Santa Claus: We’re almost there. We’re putting together a few last-minute items, but everything is pretty much in place. The toys are made. We’re ready to go full throttle ahead.
IR: What are your most popular gift requests, aside from the old standbys, such as Barbie dolls and footballs?
SC: Electronic gifts, such as iPods have become quite popular. I’m also hearing a lot of requests for Zuma Pet toys, things like that.
IR: Does it make it more difficult with such a wide variety of requests?
SC: We’re used to it, and we expect it. Each year, there’s something different.
IR: But does the intricate composition of an electronic iPod make it more difficult to manufacture so many on time?
SC: It does take some added training, and the costs for supplies go up every year. But I have a dedicated crew of elves that I wouldn’t trade for the world. They know how to get things done.
IR: Once Christmas Eve gets here, just how do you get from one house to another on time.
SC: We have it down to a pretty exact science. I have helpers around the world making sure I get from place to place without any difficulty. We also get air space cleared through NORAD. And don’t forget, we have 24 time zones to work with and we gain an hour with each one, so it makes the night last much longer than you realize.
IR: Homes no longer rely as much on chimneys and fireplaces for heat, which must make it more difficult for you to gain entry into some kids’ homes, doesn’t it?
SC: Not really. Usually, I just use the front door.
IR: Any hazards into going into houses in such a stealthy manner?
SC: Dogs can be an issue. I bring along an emergency supply of doggy treats to keep them calm.
IR: Such a trip must be hard on your reindeer. What about your sleigh? Aren’t you required to have snow for it to work best?
SC: Not with advances in today’s technology. I have the Cadillac of sleighs and I have a couple of elves who know how to keep it running on such a long trip. As for the reindeer, we have plenty of carrots and vegetables to keep them fed and filled with energy.

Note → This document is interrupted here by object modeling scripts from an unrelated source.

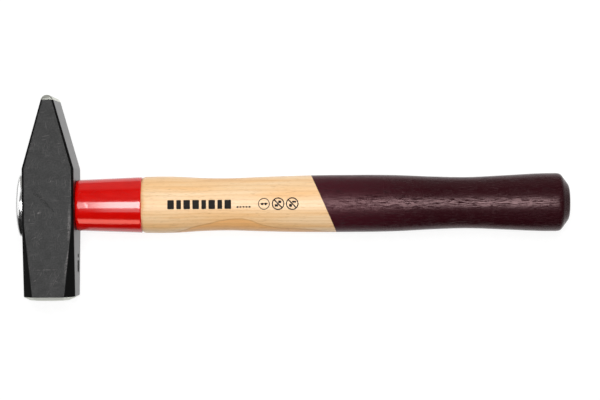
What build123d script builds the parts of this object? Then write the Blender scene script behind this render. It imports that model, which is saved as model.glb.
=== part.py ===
"""Cross peen hammer, 800 g pattern, as separate pieces in one frame, in millimetres.

The hammer lies on one cheek. +X runs along the handle towards the grip, +Y along the head
towards the peen, +Z up through the cheeks. The origin is on the lower cheek, under the
middle of the eye.
"""
from build123d import *
import os

# ---- head ----------------------------------------------------------------------------
HEAD_LENGTH = 131.4        # striking face to peen tip
HEAD_SQUARE = 33.0         # width and thickness at the eye
FACE_REACH = 61.2          # handle axis to the crown of the striking face
FACE_WIDTH = 32.8          # width along the handle, at the face
EYE_ZONE_EDGE = 1.5        # chamfer of the long edges beside the eye
FACET_START = 13.0         # handle axis to where the corner facets begin to grow
FACET_AT_FACE = 6.2        # facet size at the striking face
FACE_BEVEL = 3.2           # ground bevel round the striking face
CROWN_RISE = 1.3           # how far the face is crowned
PEEN_START = 23.5          # handle axis to the shoulder of the peen
PEEN_TIP_WIDTH = 6.3       # width of the wedge where it is cut off
PEEN_EDGE = 1.2            # chamfer of the peen's long edges
PEEN_TIP_RADIUS = 4.15     # rounding of the cut end

# ---- eye, an oval hole along X that flares to both mouths ----------------------------
EYE_LONG = 29.0            # along the head, in the middle of the eye
EYE_SHORT = 19.0           # across the head, in the middle of the eye
EYE_FLARE_TOP = 2.4        # growth of both axes at the top mouth
EYE_FLARE_BOTTOM = 1.0     # growth of both axes at the handle's mouth

# ---- handle --------------------------------------------------------------------------
HANDLE_LENGTH = 350.0      # top of the head to the butt
HANDLE_RATIO = 0.70        # thickness over height of the oval section
TENON_PROUD = 1.0          # end of the tenon above the head's top
NECK_END = 58.7            # where the sleeve stops and the full wood begins
WOOD_SHOULDER = 35.0       # height of the wood where it leaves the sleeve
BUTT_BEVEL_LENGTH = 5.8
BUTT_BEVEL_HEIGHT = 23.3   # height left after the bevel
BUTT_DOME = 1.5
BUTT_FLAT_HEIGHT = 13.0

# ---- sleeve --------------------------------------------------------------------------
SLEEVE_AT_HEAD = 32.8      # outer height where it meets the head
SLEEVE_AT_END = 35.9       # outer height at its free end
SLEEVE_WALL = 0.9

# ---- wedge in the tenon --------------------------------------------------------------
WEDGE_DEPTH = 26.0
WEDGE_MOUTH = 6.4
WEDGE_TOE = 1.4

# ---- retaining plate and its screw ---------------------------------------------------
PLATE_LONG = 44.0
PLATE_SHORT = 28.0
PLATE_HEIGHT = 5.4
PLATE_RIM = 1.8            # height of the upright rim
PLATE_FLAT = 9.0           # radius of the level middle, along the long axis
PLATE_WALL = 1.6
SCREW_HEAD = 9.0           # diameter of the countersunk head
SCREW_SHANK = 4.0
SCREW_LENGTH = 24.0        # over all
SCREW_CONE = 2.5           # height of the countersunk cone
HEX_ACROSS = 3.0           # hexagon socket, across flats
HEX_DEPTH = 1.8

AXIS_HEIGHT = HEAD_SQUARE / 2          # the handle's axis above the lower cheek
HEAD_TOP = -HEAD_SQUARE / 2            # the side of the head that carries the plate
HEAD_UNDER = HEAD_SQUARE / 2           # the side of the head that faces the grip
PEEN_REACH = HEAD_LENGTH - FACE_REACH
BUTT = HEAD_TOP + HANDLE_LENGTH

# (place along the handle, height of the grip there): the shoulder at the sleeve, a first
# swell, a waist, the belly, a second waist and the knob at the butt.
GRIP_STATIONS = [
    (NECK_END, WOOD_SHOULDER),
    (64.0, 36.1),
    (79.0, 36.1),
    (99.0, 34.0),
    (115.0, 33.6),
    (136.0, 35.0),
    (160.0, 36.3),
    (190.0, 36.7),
    (220.0, 36.2),
    (247.0, 33.9),
    (267.0, 33.0),
    (290.0, 34.8),
    (310.0, 36.8),
    (321.0, 37.3),
    (BUTT - BUTT_BEVEL_LENGTH - BUTT_DOME, 36.9),
]


def across_handle(x):
    """The plane square to the handle at x, with its own x along the head."""
    return Plane(origin=(x, 0, AXIS_HEIGHT), x_dir=(0, 1, 0), z_dir=(1, 0, 0))


def oval(x, height, thickness):
    """An ellipse square to the handle: height along the head, thickness across it."""
    return across_handle(x) * Ellipse(height / 2, thickness / 2)


def between(*sections, ruled=True):
    """The solid that runs straight (or smoothly) from section to section."""
    return Part() + loft([Sketch() + section for section in sections], ruled=ruled)


def head_section(y, width, edge):
    """A square with cut corners, square to the head's length at y."""
    plane = Plane(origin=(0, y, AXIS_HEIGHT), x_dir=(1, 0, 0), z_dir=(0, -1, 0))
    half_x = width / 2
    half_z = HEAD_SQUARE / 2
    corners = [
        (half_x, half_z - edge),
        (half_x - edge, half_z),
        (edge - half_x, half_z),
        (-half_x, half_z - edge),
        (-half_x, edge - half_z),
        (edge - half_x, -half_z),
        (half_x - edge, -half_z),
        (half_x, edge - half_z),
    ]
    return plane * Polygon(*corners, align=None)


def eye_space():
    """The double flare of the eye, right through the head."""
    top = oval(HEAD_TOP, EYE_LONG + EYE_FLARE_TOP, EYE_SHORT + EYE_FLARE_TOP)
    middle = oval(0, EYE_LONG, EYE_SHORT)
    under = oval(HEAD_UNDER, EYE_LONG + EYE_FLARE_BOTTOM, EYE_SHORT + EYE_FLARE_BOTTOM)
    return between(top, middle) + between(middle, under)


def crown_ball():
    """A ball whose surface gives the striking face its crown."""
    half = FACE_WIDTH / 2 - FACE_BEVEL
    radius = (half**2 + CROWN_RISE**2) / (2 * CROWN_RISE)
    return Pos(0, radius - FACE_REACH, AXIS_HEIGHT) * Sphere(radius)


def head_blank():
    """The forging before the eye: octagonal neck, square eye zone, wedge-shaped peen."""
    face = head_section(-FACE_REACH, FACE_WIDTH, FACET_AT_FACE)
    neck_top = head_section(-FACET_START, HEAD_SQUARE, EYE_ZONE_EDGE)
    shoulder = head_section(PEEN_START, HEAD_SQUARE, EYE_ZONE_EDGE)
    tip = head_section(PEEN_REACH, PEEN_TIP_WIDTH, PEEN_EDGE)
    neck = between(face, neck_top)
    neck = chamfer(neck.faces().sort_by(Axis.Y)[0].edges(), FACE_BEVEL)
    neck = neck & crown_ball()
    peen = between(shoulder, tip)
    long_tip_edges = peen.faces().sort_by(Axis.Y)[-1].edges().filter_by(Axis.Z)
    peen = fillet(long_tip_edges, PEEN_TIP_RADIUS)
    return neck + between(neck_top, shoulder) + peen


def hammer_head():
    """The forged head with its flared oval eye."""
    return head_blank() - eye_space()


def wedge_blank():
    """A flat taper along the tenon, its thick end flush with the end of the tenon."""
    mouth = HEAD_TOP - TENON_PROUD
    toe = mouth + WEDGE_DEPTH
    thick = across_handle(mouth) * Rectangle(HEAD_SQUARE, WEDGE_MOUTH)
    thin = across_handle(toe) * Rectangle(HEAD_SQUARE, WEDGE_TOE)
    return between(thick, thin)


def tenon():
    """The wood in the eye, spread to fill both flares, with its end proud of the head."""
    mouth_long = EYE_LONG + EYE_FLARE_TOP
    mouth_short = EYE_SHORT + EYE_FLARE_TOP
    stub = between(
        oval(HEAD_TOP - TENON_PROUD, mouth_long, mouth_short),
        oval(HEAD_TOP, mouth_long, mouth_short),
    )
    return stub + eye_space()


def sleeve_oval(x, height):
    """A section of the neck or sleeve: its height less its thickness is the same everywhere."""
    oval_excess = SLEEVE_AT_HEAD * (1 - HANDLE_RATIO)
    return oval(x, height, height - oval_excess)


def neck():
    """The rebated wood inside the sleeve."""
    near = SLEEVE_AT_HEAD - 2 * SLEEVE_WALL
    far = SLEEVE_AT_END - 2 * SLEEVE_WALL
    return between(sleeve_oval(HEAD_UNDER, near), sleeve_oval(NECK_END, far))


def grip():
    """The swelling grip behind the sleeve, with a bevelled, slightly domed butt."""
    sections = [oval(x, high, high * HANDLE_RATIO) for x, high in GRIP_STATIONS]
    bevel_end = BUTT - BUTT_DOME
    last_x, last_high = GRIP_STATIONS[-1]
    body = between(*sections, ruled=False)
    bevel = between(
        oval(last_x, last_high, last_high * HANDLE_RATIO),
        oval(bevel_end, BUTT_BEVEL_HEIGHT, BUTT_BEVEL_HEIGHT * HANDLE_RATIO),
    )
    dome = between(
        oval(bevel_end, BUTT_BEVEL_HEIGHT, BUTT_BEVEL_HEIGHT * HANDLE_RATIO),
        oval(BUTT, BUTT_FLAT_HEIGHT, BUTT_FLAT_HEIGHT * HANDLE_RATIO),
    )
    return body + bevel + dome


def handle():
    """One piece of hickory: tenon with a kerf, rebated neck and grip."""
    wood = tenon() + neck() + grip()
    return wood - wedge_blank() - screw_envelope()


def handle_wedge():
    """The wedge that fills the kerf, bored by the screw."""
    return (wedge_blank() & tenon()) - screw_envelope()


def protective_sleeve():
    """The steel tube over the neck, from the head to the full wood."""
    outside = between(
        sleeve_oval(HEAD_UNDER, SLEEVE_AT_HEAD), sleeve_oval(NECK_END, SLEEVE_AT_END)
    )
    return outside - neck()


def plate_dome(long, height):
    """An oval dome on the head's top: upright rim, quarter-round shoulder, level middle."""
    radius = long / 2
    start = (0, 0)
    outline = Polyline(start, (radius, 0), (radius, PLATE_RIM))
    shoulder = EllipticalCenterArc(
        (PLATE_FLAT, PLATE_RIM),
        radius - PLATE_FLAT,
        height - PLATE_RIM,
        start_angle=0,
        arc_size=90,
    )
    level = Polyline((PLATE_FLAT, height), (0, height), start)
    profile = make_face(Plane.XZ * (outline + shoulder + level))
    dome = revolve(profile, Axis.Z)
    dome = scale(dome, (1, PLATE_SHORT / PLATE_LONG, 1))
    return across_handle(HEAD_TOP) * Rot(0, 180, 0) * dome


def screw_axis_solid(profile_points):
    """A solid turned about the handle's axis, from (distance out of the head, radius)."""
    outline = [(-out, radius) for out, radius in profile_points]
    face = make_face(Polyline(*outline, close=True))
    turned = revolve(face, Axis.X)
    return Pos(HEAD_TOP, 0, AXIS_HEIGHT) * turned


def screw_envelope():
    """The screw without its socket: cone, shank and point."""
    top = PLATE_HEIGHT
    return screw_axis_solid(
        [
            (top, 0),
            (top, SCREW_HEAD / 2),
            (top - SCREW_CONE, SCREW_SHANK / 2),
            (top - SCREW_LENGTH + SCREW_SHANK, SCREW_SHANK / 2),
            (top - SCREW_LENGTH, 0),
        ]
    )


def retaining_screw():
    """Countersunk screw with a hexagon socket."""
    socket_plane = Plane(
        origin=(HEAD_TOP - PLATE_HEIGHT, 0, AXIS_HEIGHT), x_dir=(0, 1, 0), z_dir=(1, 0, 0)
    )
    hexagon = socket_plane * RegularPolygon(HEX_ACROSS / 2, 6, major_radius=False)
    return screw_envelope() - extrude(hexagon, HEX_DEPTH)


def retaining_plate():
    """Pressed plate over the eye, hollow below, dimpled for the screw's head."""
    outer = plate_dome(PLATE_LONG, PLATE_HEIGHT)
    hollow = plate_dome(PLATE_LONG - 2 * PLATE_WALL, PLATE_HEIGHT - PLATE_WALL)
    boss_top = PLATE_HEIGHT - PLATE_WALL / 2
    boss_foot = boss_top - SCREW_CONE
    boss = screw_axis_solid(
        [
            (boss_foot, 0),
            (boss_foot, SCREW_HEAD / 2),
            (boss_top, SCREW_HEAD / 2 + PLATE_WALL),
            (boss_top, 0),
        ]
    )
    return (outer - hollow) + boss - screw_envelope()


os.makedirs("parts", exist_ok=True)
PIECES = {
    "hammer_head": hammer_head,
    "handle": handle,
    "handle_wedge": handle_wedge,
    "protective_sleeve": protective_sleeve,
    "retaining_plate": retaining_plate,
    "retaining_screw": retaining_screw,
}
for name, make in PIECES.items():
    piece = make()
    export_step(piece, f"parts/{name}.step")
    print(name, len(piece.solids()), "solid", round(piece.volume), "mm3")
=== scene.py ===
# %% [markdown]
# # A cross peen hammer
# This lesson dresses a hammer that is already designed. The CAD model gives every piece its
# place and size, and Blender gives it a fine mesh and a surface. The hammer lies on one cheek:
# X runs along the handle, Y along the head towards the peen, Z up. Lengths are in metres.

# %% Load the frame
import math

import bmesh
import bpy
from mathutils import Matrix, Vector


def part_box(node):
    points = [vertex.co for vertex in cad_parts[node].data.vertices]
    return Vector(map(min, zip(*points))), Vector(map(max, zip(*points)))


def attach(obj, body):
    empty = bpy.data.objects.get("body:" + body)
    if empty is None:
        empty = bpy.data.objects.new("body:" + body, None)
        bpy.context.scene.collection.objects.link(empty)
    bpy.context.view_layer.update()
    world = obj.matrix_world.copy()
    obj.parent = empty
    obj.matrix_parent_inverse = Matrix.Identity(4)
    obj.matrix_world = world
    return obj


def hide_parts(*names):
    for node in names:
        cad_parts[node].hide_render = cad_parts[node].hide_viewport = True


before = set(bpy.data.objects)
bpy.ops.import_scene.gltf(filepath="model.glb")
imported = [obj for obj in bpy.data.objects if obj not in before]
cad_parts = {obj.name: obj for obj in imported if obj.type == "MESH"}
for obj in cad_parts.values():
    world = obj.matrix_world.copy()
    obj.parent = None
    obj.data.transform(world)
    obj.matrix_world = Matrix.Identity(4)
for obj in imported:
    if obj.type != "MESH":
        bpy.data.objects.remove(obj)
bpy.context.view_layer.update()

MM = 0.001
scene = bpy.context.scene

# %% [markdown]
# The main lengths come from the boxes of the CAD pieces, so the looks follow the design, and
# finer ones are named in the cell that first needs them. The handle's axis runs through the
# middle of the head's thickness.

# %% Measure the frame
head_low, head_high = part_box("hammer_head")
handle_low, handle_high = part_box("handle")
sleeve_low, sleeve_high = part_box("protective_sleeve")
plate_low, plate_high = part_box("retaining_plate")
screw_low, screw_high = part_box("retaining_screw")
AXIS = (head_low.z + head_high.z) / 2
TOP = head_low.x
UNDER = head_high.x
BUTT = handle_high.x
HANDLE_RATIO = (handle_high.z - handle_low.z) / (handle_high.y - handle_low.y)
print("head", [round(v / MM, 1) for v in head_high - head_low], "handle", round(HANDLE_RATIO, 3))

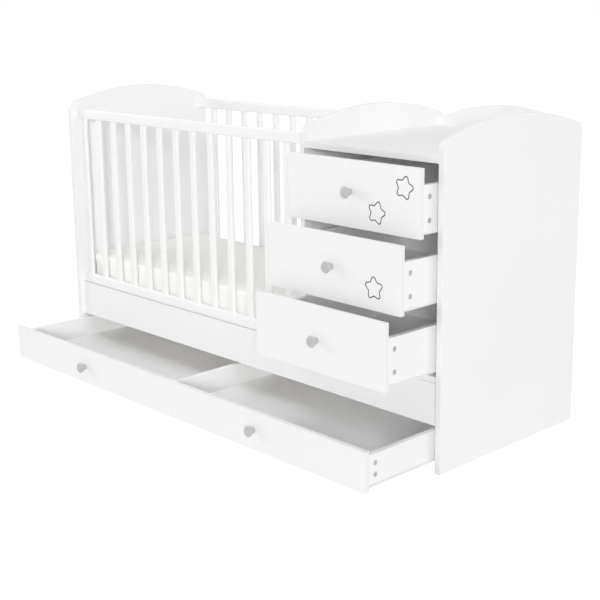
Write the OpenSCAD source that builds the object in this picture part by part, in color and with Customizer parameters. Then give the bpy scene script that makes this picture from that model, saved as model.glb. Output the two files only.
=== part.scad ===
// Convertible crib: a cot and a chest of drawers over one long bed drawer.
// X runs along the length, -Y is the front, +Z is up, and z = 0 is the floor.

/* [Frame] */
// Thickness of the three arched panels
panel_t = 18; // [15:1:25]
// Clear length of the cot between its panels
cot_l = 1198; // [1100:1:1400]
// Clear width of the chest between its panels
chest_l = 502; // [420:1:620]
// Depth of the panels, front to back
depth = 620; // [600:1:700]
// Height at which the arch would meet the panel's upright edges
edge_h = 904; // [860:1:960]
// Rise of the arch above that height
arch_rise = 52; // [30:1:80]
// Radius of the panel's upper corners
corner_r = 22; // [10:1:40]

/* [Aprons] */
// Height of the aprons' lower edge above the floor
apron_z = 128; // [110:1:160]
// Height of each apron
apron_h = 120; // [90:1:160]
// Thickness of each apron
apron_t = 16; // [15:1:22]
// Set-back of the apron from the panel's edge
apron_recess = 17; // [17:1:30]

/* [Cot sides] */
// Set-back of the rails from the panel's edge
rail_recess = 22; // [18:1:30]
// Thickness of a rail
rail_t = 20; // [18:1:26]
// Height of a rail
rail_h = 35; // [28:1:50]
// Rounding of a rail's long edges
rail_r = 5; // [1:1:8]
// Gap between the apron and the bottom rail
rail_gap = 1; // [1:1:10]
// Height of the top rail's upper edge
top_rail_h = 888; // [840:1:895]
// Number of slats in one side
slat_n = 13; // [10:1:13]
// Width of a slat
slat_w = 26; // [20:1:30]
// Thickness of a slat
slat_t = 14; // [12:1:16]
// Rounding of a slat's long edges
slat_r = 5; // [1:1:5]
// Distance from one slat to the next
slat_pitch = 89.3; // [85:0.1:90]
// Gap between the end panel and the first slat
slat_first = 24; // [10:1:40]

/* [Cot base] */
// Height of the laths' upper face
base_h = 253; // [248:1:260]
// Thickness of a lath
lath_t = 12; // [10:1:18]
// Width of a lath
lath_w = 60; // [40:1:70]
// Number of laths
lath_n = 13; // [8:1:15]
// Ledger section, width and height alike
ledger_w = 30; // [25:1:40]
// Gap between a lath's end and the rail
lath_clear = 1; // [1:1:5]

/* [Mattress] */
// Height of the mattress at its edge
mattress_h = 105; // [80:1:130]
// Gap between the mattress and the panels and rails
mattress_clear = 3; // [2:1:15]
// Rise of the mattress's middle above its edge
mattress_crown = 6; // [2:1:15]
// Rounding of the mattress's edges
mattress_r = 12; // [10:1:30]
// How far the sides are drawn in at mid height
mattress_waist = 3; // [0:1:8]
// Rounding of the mattress's corners in plan
mattress_corner = 18; // [14:1:60]
// Gap between the mattress and the laths
seat_clear = 0.3; // [0.2:0.1:1]

/* [Chest] */
// Thickness of the chest's bottom board
floor_t = 18; // [15:1:22]
// Seam between the aprons and the chest's bottom board
floor_seam = 1; // [0.5:0.5:3]
// Thickness of the changing top
top_t = 18; // [15:1:30]
// Thickness of the arched board behind the changing top
back_board_t = 16; // [12:1:25]
// Height of the arched board at its ends, above the changing top
back_board_end = 26; // [15:1:60]
// Rise of the arched board from its ends to its middle
back_board_rise = 48; // [30:1:80]
// Thickness of the back sheet
sheet_t = 3; // [2:0.5:6]

/* [Chest drawers] */
// Height of a drawer front
front_h = 185; // [150:1:220]
// Thickness of a drawer front
front_t = 16; // [15:1:16]
// Gap between a front and the panel beside it
front_side_gap = 4; // [2:1:8]
// Gap between one front and the next
front_gap = 5.5; // [3:0.5:10]
// Gap between the lowest front and the bottom board
front_low_gap = 10; // [8:1:20]
// Gap between the highest front and the changing top
front_high_gap = 6; // [3:1:15]
// How far the upper, middle and lower drawers stand open
opened = [66, 139, 198]; // [0:1:230]
// Height of a drawer's sides
side_h = 126; // [100:1:134]
// Height of the sides' lower edge above the front's
side_rise = 12.5; // [9:0.5:16]
// Thickness of drawer sides and backs
side_t = 16; // [12:1:18]
// Gap between a drawer's side and the panel beside it
side_gap = 13; // [12.7:0.1:16]
// Length of a drawer's sides
box_l = 550; // [520:1:580]
// Thickness of a drawer's bottom sheet
bottom_t = 3; // [3:0.5:6]
// Height of the bottom sheet above the sides' lower edge
bottom_rise = 10; // [8:1:14]
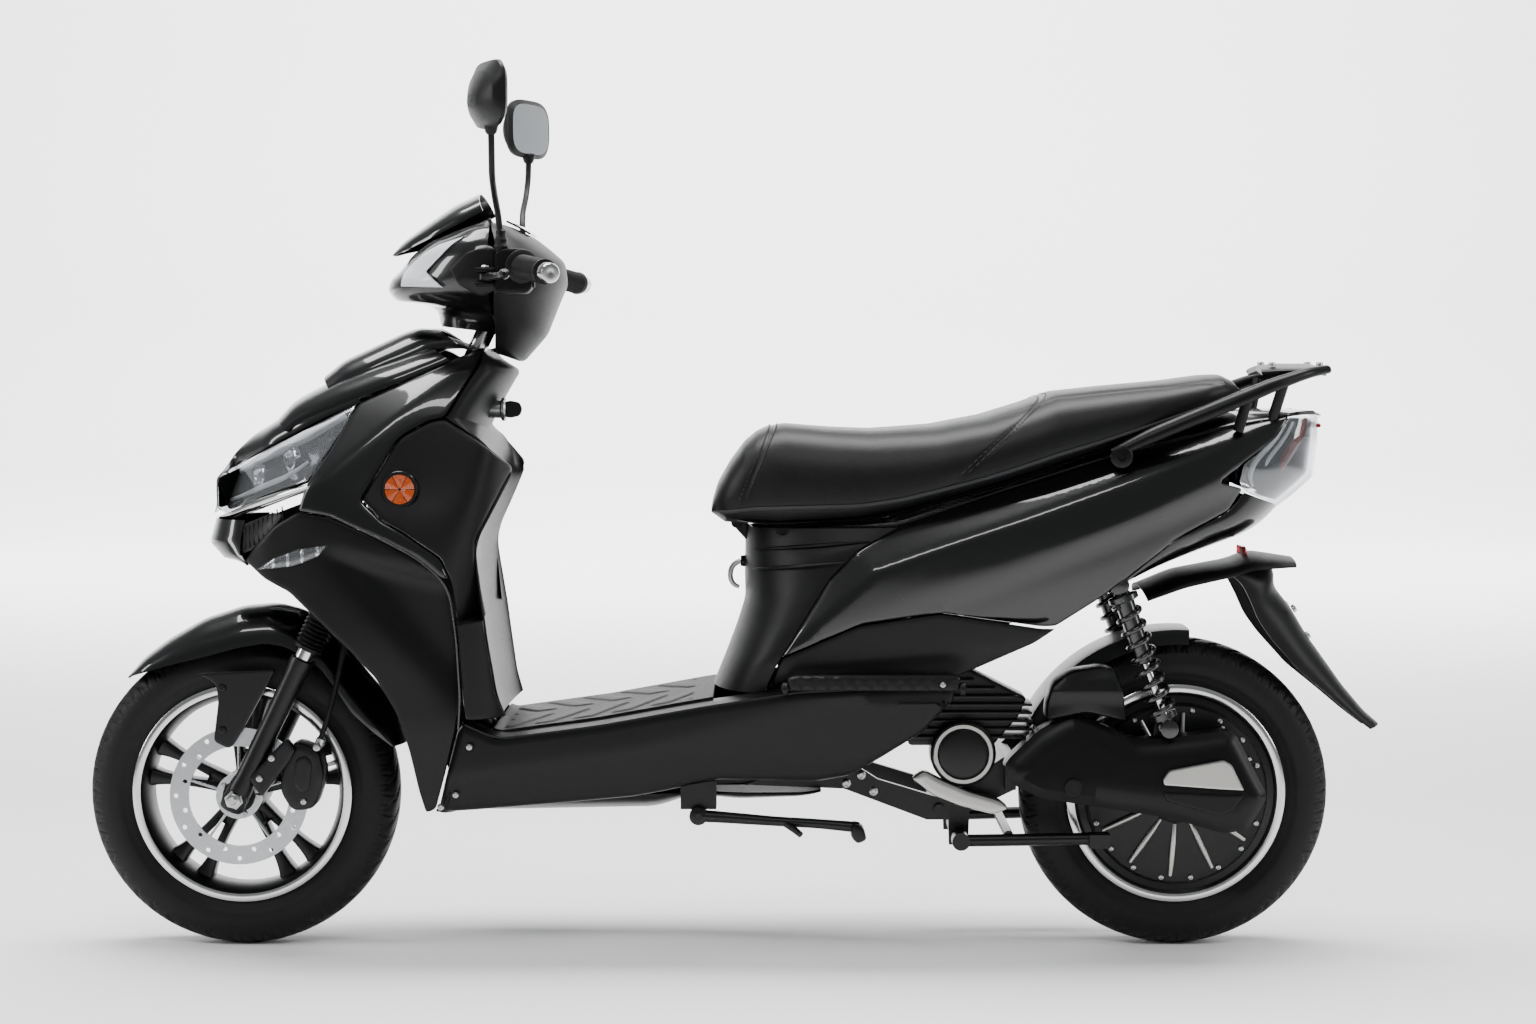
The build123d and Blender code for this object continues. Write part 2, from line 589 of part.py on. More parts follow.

IR: What about yourself? That’s a pretty grueling night you have ahead of you. How do keep your strength?
SC: I’ve been doing some weight training. Mostly, the biggest boost comes from the supplements I get throughout the night, usually chocolate mlk and cookies.
IR: Do you have a favorite cookie? Drink?
SC: I love diet soda, and you can’t go wrong with chocolate chip cookies.
IR: Obviously, you must have extra gifts left over in case you need spares. What happens to those if they aren’t needed.
SC: I’ve taken some to Oprah for her to give them away. Some just go into storage for next year.
IR: Some people think that Christmas has become too commercialized and that many people forget the reason for the season. What about you?
SC: There’s no doubt there’s plenty of commercialism, but plenty of people understand the true meaning of Christmas.
IR: Is there a shortage of believers around the world? Any fears that you may become irrelevant?
SC: I think everybody believes in some manner. Yes, most of the truest believers tend to be the youngest children and the elderly. They all usually come back to believing at some point.
IR: After Christmas Eve, do you and the elves just unwind for a while? Sleep?
SC: We get a couple of weeks of rest and relaxation, before it’s back to work. Plus, we have places that celebrate Christmas in July, so it’s not like we don’t have things to do in other parts of the year.
IR: You’ve been very popular for a long time. Any thoughts of retirement?
SC: Not at all. I love what I’m doing, and my elves and reindeer enjoy their roles. I don’t see myself retiring anytime soon at all.